— begin Source data —

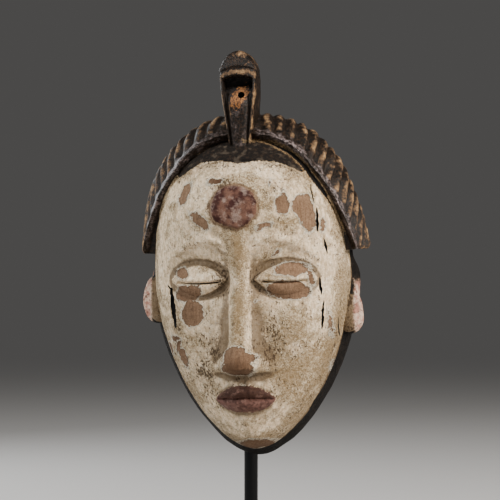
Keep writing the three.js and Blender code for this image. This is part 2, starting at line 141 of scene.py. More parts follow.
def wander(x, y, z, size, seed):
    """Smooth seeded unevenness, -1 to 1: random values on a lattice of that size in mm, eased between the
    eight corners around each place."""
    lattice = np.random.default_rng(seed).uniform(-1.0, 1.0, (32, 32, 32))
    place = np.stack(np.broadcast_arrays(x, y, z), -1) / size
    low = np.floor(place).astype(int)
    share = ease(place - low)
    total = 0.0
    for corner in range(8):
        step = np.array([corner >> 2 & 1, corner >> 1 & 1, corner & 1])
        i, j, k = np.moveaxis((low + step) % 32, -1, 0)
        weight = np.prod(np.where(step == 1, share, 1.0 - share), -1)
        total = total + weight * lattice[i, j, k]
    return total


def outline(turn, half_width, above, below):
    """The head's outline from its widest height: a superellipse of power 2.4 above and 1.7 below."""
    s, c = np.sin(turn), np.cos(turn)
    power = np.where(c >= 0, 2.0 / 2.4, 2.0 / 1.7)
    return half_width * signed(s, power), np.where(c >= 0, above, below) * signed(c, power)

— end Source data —

_What the exercise asks_:
Repeat the lines above exactly.

_Reply_:
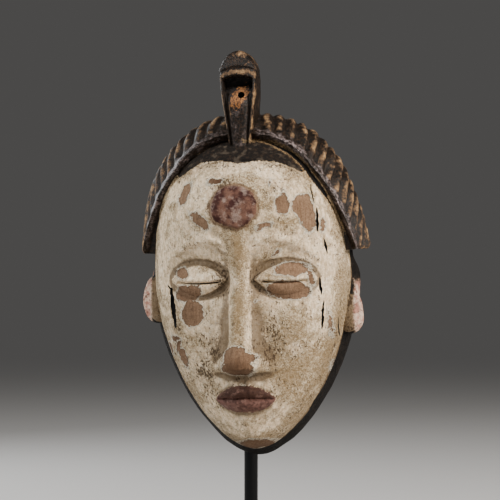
Keep writing the three.js and Blender code for this image. This is part 2, starting at line 141 of scene.py. More parts follow.
def wander(x, y, z, size, seed):
    """Smooth seeded unevenness, -1 to 1: random values on a lattice of that size in mm, eased between the
    eight corners around each place."""
    lattice = np.random.default_rng(seed).uniform(-1.0, 1.0, (32, 32, 32))
    place = np.stack(np.broadcast_arrays(x, y, z), -1) / size
    low = np.floor(place).astype(int)
    share = ease(place - low)
    total = 0.0
    for corner in range(8):
        step = np.array([corner >> 2 & 1, corner >> 1 & 1, corner & 1])
        i, j, k = np.moveaxis((low + step) % 32, -1, 0)
        weight = np.prod(np.where(step == 1, share, 1.0 - share), -1)
        total = total + weight * lattice[i, j, k]
    return total


def outline(turn, half_width, above, below):
    """The head's outline from its widest height: a superellipse of power 2.4 above and 1.7 below."""
    s, c = np.sin(turn), np.cos(turn)
    power = np.where(c >= 0, 2.0 / 2.4, 2.0 / 1.7)
    return half_width * signed(s, power), np.where(c >= 0, above, below) * signed(c, power)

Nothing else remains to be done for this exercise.